その時の政権や与党政治家が、国鉄を「財布代わり」に利用し、過剰な負担を押しつけてきたのが実態だ。政府の国鉄再建監理委員会は85年7月、中曽根康弘首相に提出した最終意見書で「国鉄経営は外部からの干渉を招く余地があった」と認めた。ただ、巨額負債の原因については「赤字に対する感覚が希薄な親方日の丸意識と無責任経営」と決めつけた。
「政治の責任」を考える上で、格好な資料が残っている。国鉄分割を翌年に控えた86年5月22日、北海道新聞などに載った自民党の意見広告。「国鉄が…あなたの鉄道になります」と題し、甘い言葉が並んでいた。「ローカル優先のサービスに徹します」「ご安心ください。ローカル線(特定地方交通線以外)もなくなりません」
特定地方交通線とは、80年に施行した国鉄再建法に基づいて廃止を含む見直し対象とした全国83線、3157キロを指す。道内でも22線が廃止もしくは 第三セクター に転換された。意見広告は、それ以外の路線を断固として守り抜く決意を、有権者に示すものだった。
車いすで生活し、高波被害を受けて現在は運休中の JR日高線 を日常的に使っていた日高管内新ひだか町の広田美喜子さん(54)は昨年、路線を守る会の活動の中で、この広告を知った。JR北海道が廃止方針を打ち出した現状と「まったく違う」と嘆く。
道内選出の与党国会議員は昨年3月、鉄道を含む道内交通網の在り方を検討する「北海道総合振興に関する勉強会」を始めた。

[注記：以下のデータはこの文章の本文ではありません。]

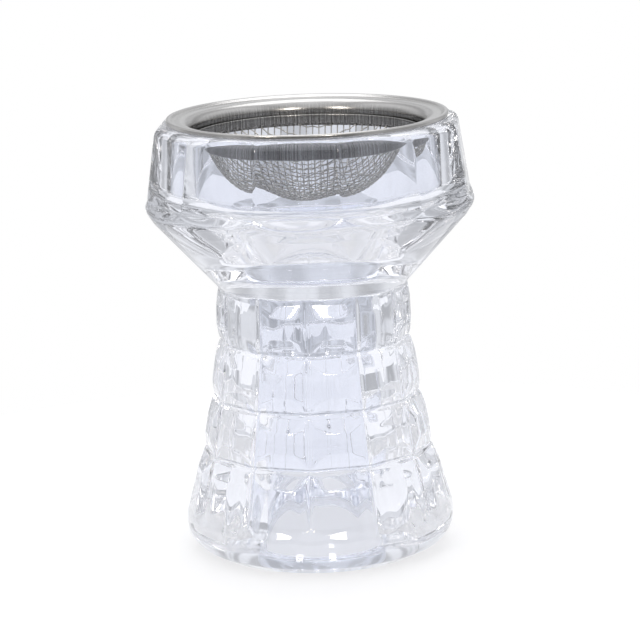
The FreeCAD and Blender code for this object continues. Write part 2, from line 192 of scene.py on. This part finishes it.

座長の武部新衆院議員(46)が同11月、北海道新聞のインタビューに答え、「路線を維持することが大原則」としながらも、「(路線維持の)お金は国が全部出すわけにはいかない。まずはJR北海道が経営改善努力をしなければ」と主張した。
巨額の建設費が動く道路や空港、港湾の整備と違い、鉄路維持に関わろうとする政治家の動きは見えにくい。我田引鉄の時代は、遠くに過ぎ去ったようだ。

  • <証言> 自民 分割で責任放棄 

    元衆院議員・小林恒人氏(78)=国労出身
    当時、政府・与党との国会論戦に備え、国鉄の歴史も勉強しました。終戦後、国鉄は満州鉄道の元職員を積極的に引き受け、前職の職歴を加味して処遇し、未納分の年金まで支給しました。当時の政府の判断ですが、これでは経営が行き詰まるのは必然でした。与野党議員で路線建設の是非を議論する鉄道建設審議会の委員も務めました。かつての与党は、鉄道を自分の選挙区に建設する利益誘導が露骨でした。
    国鉄が破綻した原因の多くは、政府の政策にありました。「分割民営化」でバラバラにして、責任を棚上げするのが自民党の真の狙いだったと思います。
    ただ、国鉄改革を巡る国会論戦は私の人生にとっては、最大の舞台でした。当時の橋本龍太郎運輸相(故人)は、自身のサインをした国鉄改革法案の写しをくれました。記念として、今も大切に保管してます。